ECLI:NL:CBB:2023:116
College van Beroep voor het bedrijfsleven
- Verzet
- Rechtspraak.nl
Verzet tegen niet-ontvankelijk verklaring van bezwaar inzake subsidie COVID-19
Op 7 maart 2023 heeft het College van Beroep voor het bedrijfsleven uitspraak gedaan in een verzetprocedure van een onderneming tegen een eerdere uitspraak van 7 juni 2022. De onderneming had verzet aangetekend tegen de ongegrondverklaring van haar beroep tegen een besluit van de minister van Economische Zaken en Klimaat, dat het bezwaar van de onderneming tegen een eerder besluit van 20 mei 2021 niet-ontvankelijk had verklaard wegens overschrijding van de bezwaartermijn. De onderneming stelde dat zij de notificatie e-mail van het besluit van 20 mei 2021 niet had ontvangen, maar het College oordeelde dat de e-mail correct was verzonden naar het opgegeven e-mailadres.
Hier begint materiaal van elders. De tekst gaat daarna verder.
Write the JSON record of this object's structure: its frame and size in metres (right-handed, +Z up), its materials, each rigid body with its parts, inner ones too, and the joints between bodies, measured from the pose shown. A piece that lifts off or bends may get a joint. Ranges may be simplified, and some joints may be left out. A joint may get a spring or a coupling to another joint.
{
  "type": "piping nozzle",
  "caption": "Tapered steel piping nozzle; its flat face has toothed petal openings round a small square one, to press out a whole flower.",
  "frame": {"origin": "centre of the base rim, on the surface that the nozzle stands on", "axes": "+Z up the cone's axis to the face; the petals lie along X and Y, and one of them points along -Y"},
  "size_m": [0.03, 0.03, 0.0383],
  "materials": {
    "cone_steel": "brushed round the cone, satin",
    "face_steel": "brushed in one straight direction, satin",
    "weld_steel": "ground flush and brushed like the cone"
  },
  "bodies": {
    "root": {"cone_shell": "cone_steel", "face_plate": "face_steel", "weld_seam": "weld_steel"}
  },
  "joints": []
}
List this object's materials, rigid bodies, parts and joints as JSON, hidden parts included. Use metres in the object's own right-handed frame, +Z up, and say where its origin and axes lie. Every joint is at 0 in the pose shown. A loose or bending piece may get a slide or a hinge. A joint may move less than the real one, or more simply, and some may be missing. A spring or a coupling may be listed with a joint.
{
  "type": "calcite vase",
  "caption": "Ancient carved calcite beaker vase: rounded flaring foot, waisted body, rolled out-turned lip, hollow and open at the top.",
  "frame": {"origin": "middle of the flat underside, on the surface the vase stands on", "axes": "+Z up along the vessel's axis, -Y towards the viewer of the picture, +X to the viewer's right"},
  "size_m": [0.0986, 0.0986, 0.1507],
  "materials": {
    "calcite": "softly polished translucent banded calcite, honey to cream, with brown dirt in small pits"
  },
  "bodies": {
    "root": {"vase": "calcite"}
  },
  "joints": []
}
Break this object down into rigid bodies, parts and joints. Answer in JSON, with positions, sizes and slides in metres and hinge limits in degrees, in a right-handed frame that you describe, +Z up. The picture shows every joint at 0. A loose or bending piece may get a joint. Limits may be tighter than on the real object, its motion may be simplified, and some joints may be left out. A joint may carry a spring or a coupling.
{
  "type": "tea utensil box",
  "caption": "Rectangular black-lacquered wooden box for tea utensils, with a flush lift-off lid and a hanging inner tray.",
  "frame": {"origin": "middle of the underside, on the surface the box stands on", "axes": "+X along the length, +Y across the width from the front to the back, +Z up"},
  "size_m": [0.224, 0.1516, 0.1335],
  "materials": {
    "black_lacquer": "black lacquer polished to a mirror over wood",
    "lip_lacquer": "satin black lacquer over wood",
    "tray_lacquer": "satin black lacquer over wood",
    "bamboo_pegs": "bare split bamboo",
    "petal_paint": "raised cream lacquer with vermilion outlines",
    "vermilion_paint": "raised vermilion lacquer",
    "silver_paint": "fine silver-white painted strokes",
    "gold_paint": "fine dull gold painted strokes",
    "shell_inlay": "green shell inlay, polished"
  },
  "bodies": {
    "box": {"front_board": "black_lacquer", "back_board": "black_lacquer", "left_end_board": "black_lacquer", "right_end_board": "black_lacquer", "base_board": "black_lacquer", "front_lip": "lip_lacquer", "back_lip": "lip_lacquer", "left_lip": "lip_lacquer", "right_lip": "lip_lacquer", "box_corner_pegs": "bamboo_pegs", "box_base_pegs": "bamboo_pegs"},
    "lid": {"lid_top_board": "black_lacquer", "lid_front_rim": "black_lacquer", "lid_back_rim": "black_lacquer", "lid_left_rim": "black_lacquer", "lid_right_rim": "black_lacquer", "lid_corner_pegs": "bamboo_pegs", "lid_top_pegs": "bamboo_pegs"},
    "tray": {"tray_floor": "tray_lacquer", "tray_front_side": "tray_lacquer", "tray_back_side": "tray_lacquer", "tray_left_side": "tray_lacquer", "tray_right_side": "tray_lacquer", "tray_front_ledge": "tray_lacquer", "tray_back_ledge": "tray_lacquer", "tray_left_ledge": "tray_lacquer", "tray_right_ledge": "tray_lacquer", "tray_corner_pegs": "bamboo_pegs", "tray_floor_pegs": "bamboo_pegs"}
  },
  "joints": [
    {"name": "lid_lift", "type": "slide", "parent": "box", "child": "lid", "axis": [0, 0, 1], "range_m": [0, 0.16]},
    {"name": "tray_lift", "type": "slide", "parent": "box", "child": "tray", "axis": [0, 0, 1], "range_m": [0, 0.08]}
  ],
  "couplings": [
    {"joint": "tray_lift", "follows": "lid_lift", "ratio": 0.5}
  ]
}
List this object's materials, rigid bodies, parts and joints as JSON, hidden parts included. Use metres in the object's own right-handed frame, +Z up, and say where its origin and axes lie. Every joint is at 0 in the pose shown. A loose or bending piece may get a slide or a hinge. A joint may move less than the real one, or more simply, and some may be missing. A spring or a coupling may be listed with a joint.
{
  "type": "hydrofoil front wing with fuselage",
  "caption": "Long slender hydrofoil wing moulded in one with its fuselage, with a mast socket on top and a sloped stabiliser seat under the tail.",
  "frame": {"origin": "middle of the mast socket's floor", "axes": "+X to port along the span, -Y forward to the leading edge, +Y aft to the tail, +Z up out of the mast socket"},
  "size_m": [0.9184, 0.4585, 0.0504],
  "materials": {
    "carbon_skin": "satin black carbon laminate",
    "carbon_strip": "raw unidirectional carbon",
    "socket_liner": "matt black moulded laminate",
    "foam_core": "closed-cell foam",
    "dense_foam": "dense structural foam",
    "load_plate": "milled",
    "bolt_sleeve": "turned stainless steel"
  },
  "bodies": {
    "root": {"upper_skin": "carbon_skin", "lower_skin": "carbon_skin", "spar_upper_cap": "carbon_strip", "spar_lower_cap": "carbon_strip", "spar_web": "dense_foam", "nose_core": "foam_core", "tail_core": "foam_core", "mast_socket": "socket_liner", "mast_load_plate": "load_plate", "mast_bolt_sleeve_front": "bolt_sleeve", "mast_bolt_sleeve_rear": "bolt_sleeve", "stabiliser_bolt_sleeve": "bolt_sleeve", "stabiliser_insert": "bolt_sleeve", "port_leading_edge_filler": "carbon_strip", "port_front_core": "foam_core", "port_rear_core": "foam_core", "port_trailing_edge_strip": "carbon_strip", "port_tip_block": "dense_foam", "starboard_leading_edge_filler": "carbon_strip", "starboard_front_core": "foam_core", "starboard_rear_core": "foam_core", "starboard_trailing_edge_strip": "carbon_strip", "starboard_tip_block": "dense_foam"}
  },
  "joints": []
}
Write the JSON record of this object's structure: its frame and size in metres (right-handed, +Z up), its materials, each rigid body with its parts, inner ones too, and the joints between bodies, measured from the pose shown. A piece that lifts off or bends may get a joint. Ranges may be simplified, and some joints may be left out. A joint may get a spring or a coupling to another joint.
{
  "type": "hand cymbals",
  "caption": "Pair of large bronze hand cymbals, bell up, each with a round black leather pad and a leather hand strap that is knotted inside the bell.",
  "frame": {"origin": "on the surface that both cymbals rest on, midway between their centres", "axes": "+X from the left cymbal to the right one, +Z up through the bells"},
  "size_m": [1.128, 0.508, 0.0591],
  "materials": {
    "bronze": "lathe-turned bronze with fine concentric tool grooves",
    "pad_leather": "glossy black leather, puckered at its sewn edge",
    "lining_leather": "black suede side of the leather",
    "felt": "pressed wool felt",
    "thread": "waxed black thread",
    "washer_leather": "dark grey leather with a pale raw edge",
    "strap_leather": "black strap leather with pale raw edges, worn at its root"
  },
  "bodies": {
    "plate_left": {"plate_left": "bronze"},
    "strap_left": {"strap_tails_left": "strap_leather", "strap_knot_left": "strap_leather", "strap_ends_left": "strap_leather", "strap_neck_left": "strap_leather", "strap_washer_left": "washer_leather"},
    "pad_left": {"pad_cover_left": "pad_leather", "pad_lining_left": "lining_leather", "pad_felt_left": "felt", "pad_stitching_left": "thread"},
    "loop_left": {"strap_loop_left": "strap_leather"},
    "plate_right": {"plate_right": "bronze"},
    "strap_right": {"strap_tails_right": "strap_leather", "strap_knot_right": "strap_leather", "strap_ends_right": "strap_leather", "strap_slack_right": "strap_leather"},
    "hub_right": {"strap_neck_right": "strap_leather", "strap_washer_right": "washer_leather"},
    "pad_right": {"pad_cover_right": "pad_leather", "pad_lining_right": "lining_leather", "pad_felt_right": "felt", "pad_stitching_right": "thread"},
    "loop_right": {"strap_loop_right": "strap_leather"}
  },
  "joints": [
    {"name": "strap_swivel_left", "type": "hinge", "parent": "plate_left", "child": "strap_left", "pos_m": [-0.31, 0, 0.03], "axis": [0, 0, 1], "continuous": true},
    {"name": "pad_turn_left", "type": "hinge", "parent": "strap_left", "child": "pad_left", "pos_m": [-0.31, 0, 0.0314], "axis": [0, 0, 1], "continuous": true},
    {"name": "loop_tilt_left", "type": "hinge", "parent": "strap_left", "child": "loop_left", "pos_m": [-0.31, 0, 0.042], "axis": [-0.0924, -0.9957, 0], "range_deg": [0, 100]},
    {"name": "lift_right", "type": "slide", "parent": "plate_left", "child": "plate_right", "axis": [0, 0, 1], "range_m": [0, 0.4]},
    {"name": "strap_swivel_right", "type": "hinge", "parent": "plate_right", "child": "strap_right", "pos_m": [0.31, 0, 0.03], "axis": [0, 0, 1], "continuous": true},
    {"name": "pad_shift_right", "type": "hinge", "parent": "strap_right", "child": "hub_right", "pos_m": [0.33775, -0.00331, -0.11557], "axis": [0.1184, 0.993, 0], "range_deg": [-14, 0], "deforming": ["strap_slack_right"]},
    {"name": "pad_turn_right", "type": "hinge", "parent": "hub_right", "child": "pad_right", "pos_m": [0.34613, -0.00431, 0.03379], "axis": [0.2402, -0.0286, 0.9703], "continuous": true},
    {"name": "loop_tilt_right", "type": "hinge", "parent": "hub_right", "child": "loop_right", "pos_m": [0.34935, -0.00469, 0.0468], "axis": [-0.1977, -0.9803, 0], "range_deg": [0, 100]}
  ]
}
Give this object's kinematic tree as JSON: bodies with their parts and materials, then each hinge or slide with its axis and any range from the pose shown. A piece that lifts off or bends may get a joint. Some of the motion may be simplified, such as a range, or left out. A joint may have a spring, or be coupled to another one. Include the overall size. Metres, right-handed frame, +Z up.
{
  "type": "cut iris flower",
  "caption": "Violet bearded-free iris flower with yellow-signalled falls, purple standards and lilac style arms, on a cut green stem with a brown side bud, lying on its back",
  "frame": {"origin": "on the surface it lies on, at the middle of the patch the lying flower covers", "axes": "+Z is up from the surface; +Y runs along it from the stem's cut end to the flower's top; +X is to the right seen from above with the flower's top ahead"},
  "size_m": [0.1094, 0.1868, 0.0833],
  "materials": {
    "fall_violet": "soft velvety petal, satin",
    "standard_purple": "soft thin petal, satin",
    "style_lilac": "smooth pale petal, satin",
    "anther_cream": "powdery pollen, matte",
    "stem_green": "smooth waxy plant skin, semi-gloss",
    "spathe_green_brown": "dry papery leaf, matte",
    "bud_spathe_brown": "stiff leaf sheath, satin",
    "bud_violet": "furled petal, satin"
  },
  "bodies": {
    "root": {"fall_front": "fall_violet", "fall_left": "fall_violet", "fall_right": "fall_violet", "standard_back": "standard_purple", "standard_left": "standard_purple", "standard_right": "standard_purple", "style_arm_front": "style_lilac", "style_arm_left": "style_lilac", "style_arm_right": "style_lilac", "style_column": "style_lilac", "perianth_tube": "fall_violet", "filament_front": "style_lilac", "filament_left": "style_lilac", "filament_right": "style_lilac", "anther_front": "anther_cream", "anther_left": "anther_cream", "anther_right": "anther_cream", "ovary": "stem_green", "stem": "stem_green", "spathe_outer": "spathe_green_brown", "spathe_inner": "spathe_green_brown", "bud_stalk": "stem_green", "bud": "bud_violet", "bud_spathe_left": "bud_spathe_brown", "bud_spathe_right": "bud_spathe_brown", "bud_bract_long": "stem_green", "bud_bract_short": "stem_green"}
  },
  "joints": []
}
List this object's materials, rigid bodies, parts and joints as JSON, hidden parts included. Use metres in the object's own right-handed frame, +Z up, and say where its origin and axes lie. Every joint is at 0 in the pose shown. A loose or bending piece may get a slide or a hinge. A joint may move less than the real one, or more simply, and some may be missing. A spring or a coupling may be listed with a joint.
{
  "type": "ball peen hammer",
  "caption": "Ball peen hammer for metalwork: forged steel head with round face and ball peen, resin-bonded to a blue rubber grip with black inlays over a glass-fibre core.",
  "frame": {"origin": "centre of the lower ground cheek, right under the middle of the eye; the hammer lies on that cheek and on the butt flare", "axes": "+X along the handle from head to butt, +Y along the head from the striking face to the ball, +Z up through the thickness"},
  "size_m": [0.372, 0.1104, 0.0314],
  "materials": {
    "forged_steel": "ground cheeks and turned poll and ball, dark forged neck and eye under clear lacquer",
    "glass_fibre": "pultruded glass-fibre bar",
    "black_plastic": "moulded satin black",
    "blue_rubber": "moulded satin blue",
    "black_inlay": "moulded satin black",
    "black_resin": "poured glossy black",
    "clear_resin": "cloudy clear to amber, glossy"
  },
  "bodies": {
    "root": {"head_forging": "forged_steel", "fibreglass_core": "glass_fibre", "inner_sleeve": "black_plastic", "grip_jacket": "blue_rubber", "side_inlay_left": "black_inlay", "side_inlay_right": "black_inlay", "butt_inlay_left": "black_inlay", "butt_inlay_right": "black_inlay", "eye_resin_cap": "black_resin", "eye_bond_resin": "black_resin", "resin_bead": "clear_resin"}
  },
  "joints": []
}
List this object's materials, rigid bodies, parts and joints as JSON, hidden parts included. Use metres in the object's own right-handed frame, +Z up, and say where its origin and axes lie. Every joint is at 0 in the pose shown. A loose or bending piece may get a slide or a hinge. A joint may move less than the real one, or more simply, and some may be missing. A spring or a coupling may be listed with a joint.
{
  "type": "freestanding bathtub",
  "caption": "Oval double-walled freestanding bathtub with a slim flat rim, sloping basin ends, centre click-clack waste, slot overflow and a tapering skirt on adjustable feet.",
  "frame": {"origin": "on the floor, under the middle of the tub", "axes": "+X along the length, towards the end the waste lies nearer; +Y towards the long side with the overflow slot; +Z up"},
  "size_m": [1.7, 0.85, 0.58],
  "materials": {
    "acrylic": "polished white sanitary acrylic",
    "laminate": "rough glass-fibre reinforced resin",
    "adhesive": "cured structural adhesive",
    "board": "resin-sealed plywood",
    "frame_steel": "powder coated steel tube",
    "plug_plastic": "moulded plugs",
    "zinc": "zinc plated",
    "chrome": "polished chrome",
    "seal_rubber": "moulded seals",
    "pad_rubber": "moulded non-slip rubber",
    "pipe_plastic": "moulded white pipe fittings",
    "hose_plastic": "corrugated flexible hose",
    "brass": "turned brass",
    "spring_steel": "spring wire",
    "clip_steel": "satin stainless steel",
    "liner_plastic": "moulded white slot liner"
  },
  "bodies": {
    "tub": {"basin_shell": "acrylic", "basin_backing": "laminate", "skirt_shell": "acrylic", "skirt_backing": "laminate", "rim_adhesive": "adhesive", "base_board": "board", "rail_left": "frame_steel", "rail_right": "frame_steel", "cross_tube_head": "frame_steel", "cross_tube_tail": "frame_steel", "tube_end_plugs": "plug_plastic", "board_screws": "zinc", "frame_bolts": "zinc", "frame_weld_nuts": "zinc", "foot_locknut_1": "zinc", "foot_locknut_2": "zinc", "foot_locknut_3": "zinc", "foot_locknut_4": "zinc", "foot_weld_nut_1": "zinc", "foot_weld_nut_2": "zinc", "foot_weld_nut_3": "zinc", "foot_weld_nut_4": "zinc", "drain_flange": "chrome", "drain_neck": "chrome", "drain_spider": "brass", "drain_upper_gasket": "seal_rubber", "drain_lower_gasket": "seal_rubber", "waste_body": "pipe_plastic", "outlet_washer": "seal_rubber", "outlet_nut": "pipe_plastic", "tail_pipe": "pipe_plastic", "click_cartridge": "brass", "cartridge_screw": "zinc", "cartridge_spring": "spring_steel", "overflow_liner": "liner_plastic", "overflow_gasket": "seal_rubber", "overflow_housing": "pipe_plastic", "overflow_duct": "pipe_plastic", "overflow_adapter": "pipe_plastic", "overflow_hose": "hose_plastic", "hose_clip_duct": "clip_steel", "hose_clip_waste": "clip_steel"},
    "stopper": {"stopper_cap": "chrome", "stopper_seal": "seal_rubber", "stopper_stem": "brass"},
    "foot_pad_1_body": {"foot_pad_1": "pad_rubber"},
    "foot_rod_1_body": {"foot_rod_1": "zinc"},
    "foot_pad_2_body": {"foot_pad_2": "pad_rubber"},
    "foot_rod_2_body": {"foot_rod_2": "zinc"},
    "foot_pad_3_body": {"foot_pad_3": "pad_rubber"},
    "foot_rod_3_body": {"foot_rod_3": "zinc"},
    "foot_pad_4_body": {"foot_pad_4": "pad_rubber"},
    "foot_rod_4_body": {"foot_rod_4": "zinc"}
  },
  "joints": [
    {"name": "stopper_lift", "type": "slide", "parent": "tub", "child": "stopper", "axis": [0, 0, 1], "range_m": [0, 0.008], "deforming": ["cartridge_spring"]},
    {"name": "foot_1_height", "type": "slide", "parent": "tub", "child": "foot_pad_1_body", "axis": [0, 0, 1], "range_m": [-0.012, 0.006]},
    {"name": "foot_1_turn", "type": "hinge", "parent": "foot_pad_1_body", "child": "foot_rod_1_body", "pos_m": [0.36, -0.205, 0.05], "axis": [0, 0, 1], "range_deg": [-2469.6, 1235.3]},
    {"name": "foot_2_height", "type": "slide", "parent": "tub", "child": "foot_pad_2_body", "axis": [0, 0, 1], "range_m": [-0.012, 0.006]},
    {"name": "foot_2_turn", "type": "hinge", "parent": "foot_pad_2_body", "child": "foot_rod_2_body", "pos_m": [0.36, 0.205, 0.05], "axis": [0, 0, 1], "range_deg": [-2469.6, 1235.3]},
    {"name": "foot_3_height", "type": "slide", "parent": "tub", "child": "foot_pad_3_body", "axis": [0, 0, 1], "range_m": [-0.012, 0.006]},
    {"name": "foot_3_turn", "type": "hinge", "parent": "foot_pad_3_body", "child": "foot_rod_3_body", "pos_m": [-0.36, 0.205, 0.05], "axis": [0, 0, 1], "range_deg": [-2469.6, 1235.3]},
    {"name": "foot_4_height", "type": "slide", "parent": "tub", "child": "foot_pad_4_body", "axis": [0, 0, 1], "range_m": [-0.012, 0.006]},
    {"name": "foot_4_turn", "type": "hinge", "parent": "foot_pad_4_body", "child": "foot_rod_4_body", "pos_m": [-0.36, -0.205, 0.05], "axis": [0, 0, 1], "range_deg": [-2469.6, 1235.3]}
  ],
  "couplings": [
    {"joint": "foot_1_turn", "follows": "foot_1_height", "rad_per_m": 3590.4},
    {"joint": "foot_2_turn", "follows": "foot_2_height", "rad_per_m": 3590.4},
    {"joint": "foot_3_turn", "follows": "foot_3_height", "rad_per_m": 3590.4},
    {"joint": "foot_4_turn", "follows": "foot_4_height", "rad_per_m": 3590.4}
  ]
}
De onderneming had geen feitelijke onderbouwing voor haar claim dat de e-mail niet was ontvangen, en het College concludeerde dat het besluit op juiste wijze was bekendgemaakt. De bezwaartermijn was daardoor verstreken, en het bezwaarschrift was te laat ingediend.
De onderneming voerde aan dat de minister een fout had gemaakt en dat er telefonisch was toegezegd dat subsidie zou worden toegekend. Het College benadrukte echter dat de bezwaartermijn dwingend is en dat een te laat ingediend bezwaarschrift alleen ontvankelijk kan zijn bij verschoonbare omstandigheden, wat hier niet het geval was. De minister was verplicht om het bezwaar niet-ontvankelijk te verklaren. Het College concludeerde dat de eerdere uitspraak van 7 juni 2022 juist was en verklaarde het verzet ongegrond. De minister was niet verplicht om proceskosten te vergoeden. De uitspraak werd openbaar uitgesproken op 7 maart 2023.